- GIVEN REQUEST: Every line containing the word "parts" needs to be found and copied.

- EXERCISE MATERIAL:
━━━━━━━━━━

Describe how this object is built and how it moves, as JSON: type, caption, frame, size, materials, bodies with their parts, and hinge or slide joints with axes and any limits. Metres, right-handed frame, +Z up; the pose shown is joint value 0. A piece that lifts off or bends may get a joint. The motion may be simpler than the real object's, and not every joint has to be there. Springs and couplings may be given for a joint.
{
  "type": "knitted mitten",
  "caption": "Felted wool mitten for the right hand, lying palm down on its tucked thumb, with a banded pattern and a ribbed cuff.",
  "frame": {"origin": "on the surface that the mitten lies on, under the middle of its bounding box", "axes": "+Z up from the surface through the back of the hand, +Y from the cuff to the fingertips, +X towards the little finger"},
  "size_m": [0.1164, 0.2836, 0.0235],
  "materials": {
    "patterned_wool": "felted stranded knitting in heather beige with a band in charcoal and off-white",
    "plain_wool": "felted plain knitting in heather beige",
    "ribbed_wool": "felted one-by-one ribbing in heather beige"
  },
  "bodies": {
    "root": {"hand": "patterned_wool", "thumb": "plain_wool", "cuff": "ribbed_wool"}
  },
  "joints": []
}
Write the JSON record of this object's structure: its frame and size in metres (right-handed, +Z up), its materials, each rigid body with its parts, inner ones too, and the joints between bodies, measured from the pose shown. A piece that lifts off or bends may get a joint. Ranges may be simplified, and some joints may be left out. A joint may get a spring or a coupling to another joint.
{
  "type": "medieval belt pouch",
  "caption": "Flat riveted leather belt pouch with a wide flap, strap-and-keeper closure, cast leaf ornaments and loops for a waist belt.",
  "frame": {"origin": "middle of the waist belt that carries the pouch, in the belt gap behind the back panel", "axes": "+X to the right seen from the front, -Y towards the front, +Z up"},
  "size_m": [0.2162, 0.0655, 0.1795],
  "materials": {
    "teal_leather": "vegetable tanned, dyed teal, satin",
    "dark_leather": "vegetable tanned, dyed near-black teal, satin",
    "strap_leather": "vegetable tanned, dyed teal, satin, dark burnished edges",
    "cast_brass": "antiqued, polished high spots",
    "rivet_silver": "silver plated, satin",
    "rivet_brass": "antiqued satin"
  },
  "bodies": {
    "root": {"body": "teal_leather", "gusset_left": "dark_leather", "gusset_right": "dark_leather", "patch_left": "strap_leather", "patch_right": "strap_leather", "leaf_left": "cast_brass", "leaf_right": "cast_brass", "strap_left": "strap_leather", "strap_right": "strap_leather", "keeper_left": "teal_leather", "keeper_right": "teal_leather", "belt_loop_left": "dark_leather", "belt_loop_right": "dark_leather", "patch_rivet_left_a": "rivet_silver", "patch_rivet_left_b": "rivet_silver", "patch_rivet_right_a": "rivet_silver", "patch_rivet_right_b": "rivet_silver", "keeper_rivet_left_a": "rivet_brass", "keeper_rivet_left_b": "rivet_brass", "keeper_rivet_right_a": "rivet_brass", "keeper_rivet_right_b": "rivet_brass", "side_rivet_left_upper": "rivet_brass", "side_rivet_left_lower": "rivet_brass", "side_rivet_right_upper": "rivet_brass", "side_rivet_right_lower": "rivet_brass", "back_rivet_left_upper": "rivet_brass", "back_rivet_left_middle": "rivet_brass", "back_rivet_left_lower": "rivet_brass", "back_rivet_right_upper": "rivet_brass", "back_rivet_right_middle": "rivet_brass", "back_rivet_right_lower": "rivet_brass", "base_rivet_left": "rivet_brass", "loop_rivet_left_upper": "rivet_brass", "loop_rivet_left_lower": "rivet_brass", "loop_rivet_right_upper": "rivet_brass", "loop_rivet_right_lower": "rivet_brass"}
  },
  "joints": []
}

━━━━━━━━━━

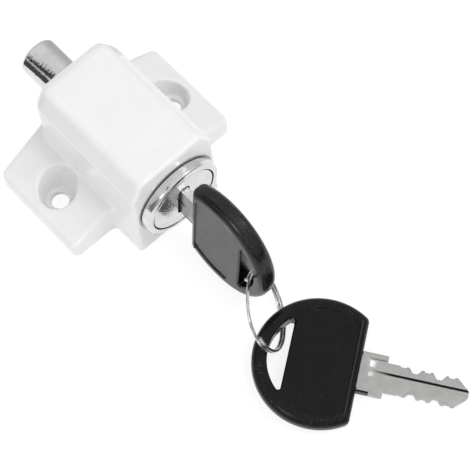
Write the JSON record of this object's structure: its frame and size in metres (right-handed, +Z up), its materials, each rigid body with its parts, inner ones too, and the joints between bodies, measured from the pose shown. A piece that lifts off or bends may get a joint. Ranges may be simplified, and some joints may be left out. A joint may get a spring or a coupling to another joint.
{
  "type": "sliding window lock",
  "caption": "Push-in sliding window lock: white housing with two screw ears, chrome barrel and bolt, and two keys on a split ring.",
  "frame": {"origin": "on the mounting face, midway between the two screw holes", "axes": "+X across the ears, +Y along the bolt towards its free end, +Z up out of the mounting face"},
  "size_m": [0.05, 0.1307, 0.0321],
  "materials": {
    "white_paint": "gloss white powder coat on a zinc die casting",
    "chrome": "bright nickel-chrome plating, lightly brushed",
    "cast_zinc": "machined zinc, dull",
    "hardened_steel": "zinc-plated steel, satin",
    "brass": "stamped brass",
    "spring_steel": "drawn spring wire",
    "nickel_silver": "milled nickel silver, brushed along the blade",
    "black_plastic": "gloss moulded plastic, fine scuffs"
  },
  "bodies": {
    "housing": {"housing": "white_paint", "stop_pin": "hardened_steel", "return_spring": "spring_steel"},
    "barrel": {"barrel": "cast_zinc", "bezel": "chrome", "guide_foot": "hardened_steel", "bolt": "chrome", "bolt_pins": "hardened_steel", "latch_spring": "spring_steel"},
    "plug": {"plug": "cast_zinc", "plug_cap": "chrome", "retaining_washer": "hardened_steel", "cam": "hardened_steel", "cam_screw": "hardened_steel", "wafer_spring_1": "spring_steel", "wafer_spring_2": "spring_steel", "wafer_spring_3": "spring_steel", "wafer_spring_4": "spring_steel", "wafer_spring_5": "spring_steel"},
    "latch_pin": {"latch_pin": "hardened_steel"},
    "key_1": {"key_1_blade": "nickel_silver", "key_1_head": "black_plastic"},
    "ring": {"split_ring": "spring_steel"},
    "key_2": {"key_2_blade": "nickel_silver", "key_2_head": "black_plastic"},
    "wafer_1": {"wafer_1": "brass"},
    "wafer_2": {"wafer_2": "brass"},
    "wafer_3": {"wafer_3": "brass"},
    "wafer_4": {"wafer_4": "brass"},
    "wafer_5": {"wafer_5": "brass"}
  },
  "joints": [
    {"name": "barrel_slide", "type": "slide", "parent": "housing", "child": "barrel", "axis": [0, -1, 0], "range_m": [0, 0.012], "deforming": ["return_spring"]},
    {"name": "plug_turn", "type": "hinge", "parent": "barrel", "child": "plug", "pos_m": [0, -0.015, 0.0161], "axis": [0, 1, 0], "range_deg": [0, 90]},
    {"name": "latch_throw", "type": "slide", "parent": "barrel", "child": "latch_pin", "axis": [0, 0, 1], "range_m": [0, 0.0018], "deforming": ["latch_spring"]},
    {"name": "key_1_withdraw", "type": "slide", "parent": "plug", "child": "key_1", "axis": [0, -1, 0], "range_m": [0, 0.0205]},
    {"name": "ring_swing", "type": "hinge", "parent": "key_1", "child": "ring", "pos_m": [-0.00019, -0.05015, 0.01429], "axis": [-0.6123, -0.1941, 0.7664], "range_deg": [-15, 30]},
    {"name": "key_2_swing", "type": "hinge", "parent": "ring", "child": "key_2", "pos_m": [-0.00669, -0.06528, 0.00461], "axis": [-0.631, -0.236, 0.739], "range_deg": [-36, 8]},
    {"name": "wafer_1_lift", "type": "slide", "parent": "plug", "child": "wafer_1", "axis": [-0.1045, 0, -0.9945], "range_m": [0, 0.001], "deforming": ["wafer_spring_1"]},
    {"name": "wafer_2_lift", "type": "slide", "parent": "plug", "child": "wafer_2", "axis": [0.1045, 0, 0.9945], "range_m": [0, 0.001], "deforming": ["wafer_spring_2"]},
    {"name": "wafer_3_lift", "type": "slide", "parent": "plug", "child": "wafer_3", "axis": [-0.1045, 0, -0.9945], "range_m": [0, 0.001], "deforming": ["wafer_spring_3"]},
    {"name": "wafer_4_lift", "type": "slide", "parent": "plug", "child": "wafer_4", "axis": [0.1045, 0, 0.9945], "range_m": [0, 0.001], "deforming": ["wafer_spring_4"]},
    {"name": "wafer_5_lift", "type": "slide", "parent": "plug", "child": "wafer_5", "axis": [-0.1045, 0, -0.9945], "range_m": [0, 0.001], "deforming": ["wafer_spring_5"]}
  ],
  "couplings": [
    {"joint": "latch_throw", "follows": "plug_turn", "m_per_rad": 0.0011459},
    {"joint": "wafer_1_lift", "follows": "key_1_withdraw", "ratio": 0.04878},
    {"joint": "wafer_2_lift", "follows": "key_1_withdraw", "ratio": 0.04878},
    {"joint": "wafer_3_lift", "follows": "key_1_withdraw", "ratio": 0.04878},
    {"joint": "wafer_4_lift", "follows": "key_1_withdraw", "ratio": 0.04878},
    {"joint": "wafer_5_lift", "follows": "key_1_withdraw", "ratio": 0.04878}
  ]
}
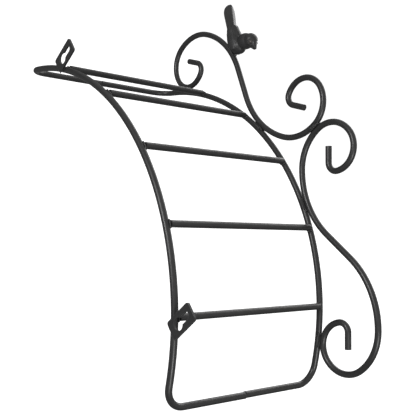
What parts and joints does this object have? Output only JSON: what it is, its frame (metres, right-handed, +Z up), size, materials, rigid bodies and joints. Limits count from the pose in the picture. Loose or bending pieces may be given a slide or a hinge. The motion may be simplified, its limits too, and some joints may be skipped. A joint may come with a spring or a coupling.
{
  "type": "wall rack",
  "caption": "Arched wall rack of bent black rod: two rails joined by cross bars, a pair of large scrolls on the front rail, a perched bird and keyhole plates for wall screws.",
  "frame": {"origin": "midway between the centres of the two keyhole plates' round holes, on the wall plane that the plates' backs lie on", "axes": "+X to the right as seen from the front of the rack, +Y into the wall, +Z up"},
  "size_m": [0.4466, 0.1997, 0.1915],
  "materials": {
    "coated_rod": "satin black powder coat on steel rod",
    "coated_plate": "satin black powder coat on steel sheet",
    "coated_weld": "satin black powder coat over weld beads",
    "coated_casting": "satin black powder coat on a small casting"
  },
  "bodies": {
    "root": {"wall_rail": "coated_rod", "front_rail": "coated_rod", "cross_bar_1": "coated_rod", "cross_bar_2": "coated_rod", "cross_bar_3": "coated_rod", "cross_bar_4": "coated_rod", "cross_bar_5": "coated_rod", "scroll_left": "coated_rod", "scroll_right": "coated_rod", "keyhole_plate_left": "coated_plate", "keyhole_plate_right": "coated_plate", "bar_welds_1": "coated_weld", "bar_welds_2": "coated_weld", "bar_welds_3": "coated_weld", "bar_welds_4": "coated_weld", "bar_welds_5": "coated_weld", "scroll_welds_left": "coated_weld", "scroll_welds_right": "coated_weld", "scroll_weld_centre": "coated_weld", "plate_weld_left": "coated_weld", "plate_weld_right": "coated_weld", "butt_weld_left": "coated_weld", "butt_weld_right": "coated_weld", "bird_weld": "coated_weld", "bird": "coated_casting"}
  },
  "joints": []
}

━━━━━━━━━━

- REPLY TO THE EXERCISE:
Describe how this object is built and how it moves, as JSON: type, caption, frame, size, materials, bodies with their parts, and hinge or slide joints with axes and any limits. Metres, right-handed frame, +Z up; the pose shown is joint value 0. A piece that lifts off or bends may get a joint. The motion may be simpler than the real object's, and not every joint has to be there. Springs and couplings may be given for a joint.
Write the JSON record of this object's structure: its frame and size in metres (right-handed, +Z up), its materials, each rigid body with its parts, inner ones too, and the joints between bodies, measured from the pose shown. A piece that lifts off or bends may get a joint. Ranges may be simplified, and some joints may be left out. A joint may get a spring or a coupling to another joint.
Write the JSON record of this object's structure: its frame and size in metres (right-handed, +Z up), its materials, each rigid body with its parts, inner ones too, and the joints between bodies, measured from the pose shown. A piece that lifts off or bends may get a joint. Ranges may be simplified, and some joints may be left out. A joint may get a spring or a coupling to another joint.
What parts and joints does this object have? Output only JSON: what it is, its frame (metres, right-handed, +Z up), size, materials, rigid bodies and joints. Limits count from the pose in the picture. Loose or bending pieces may be given a slide or a hinge. The motion may be simplified, its limits too, and some joints may be skipped. A joint may come with a spring or a coupling.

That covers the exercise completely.